The bigger thing the audit taught me

Somewhere in the process of laying all these purchases out and giving them honest verdicts, I noticed something about the pattern of the ones that didn't survive. The kitchen gadget, the pretty skincare bottle, the decorative thing I bought because I liked the aesthetic of someone else's life: none of them were solving a real problem. They were all solving a feeling — the 3am feeling of wanting, the scroll-induced sense that my life had a gap in it in the shape of this specific item. That's a very different category of purchase, and I'd been treating both types the same way.

The things that survived — the linen pouch, the back cushion, the little diffuser — were all, in some quiet way, solving something real. A specific friction in my actual daily life. The cable tangle. The aching back. The bedroom that didn't smell like mine. They weren't exciting. They didn't come with a comment section full of people saying they'd changed their lives. They just did a thing I needed done, reliably, every day, without requiring any further justification.

There's a version of the mindful consumption conversation that can get a little solemn and self-righteous, and I'm aware I've been edging toward it in this post. I don't want to be preachy about buying things. I like objects. I like the pleasure of a well-made thing. I like finding something small and useful and having it become part of the rhythm of a day.
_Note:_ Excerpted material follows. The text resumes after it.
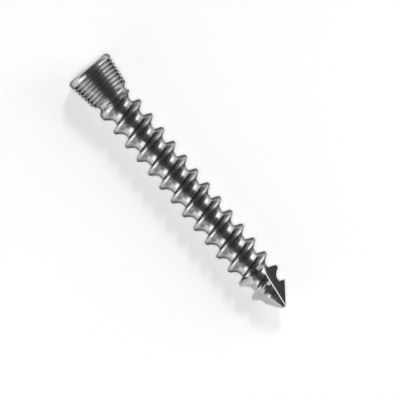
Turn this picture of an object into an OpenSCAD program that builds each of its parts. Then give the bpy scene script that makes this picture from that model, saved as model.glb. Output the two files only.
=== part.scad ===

That's a real pleasure and I'm not interested in denying it in the name of minimalism as a moral stance.

What I'm interested in is just: buying deliberately. Buying things that will earn their square footage in my small flat, that I will actually use and notice and be glad of. Curating, slowly, toward a collection of objects that genuinely belong in my life rather than objects I accumulated in moments of longing for someone else's life. The audit helped me see the difference. The three-day rule helps me apply it going forward. And the linen pouch lives in my bag and the diffuser is on the windowsill and on the days when everything else is a bit much, those small right things feel like a quiet sort of wealth.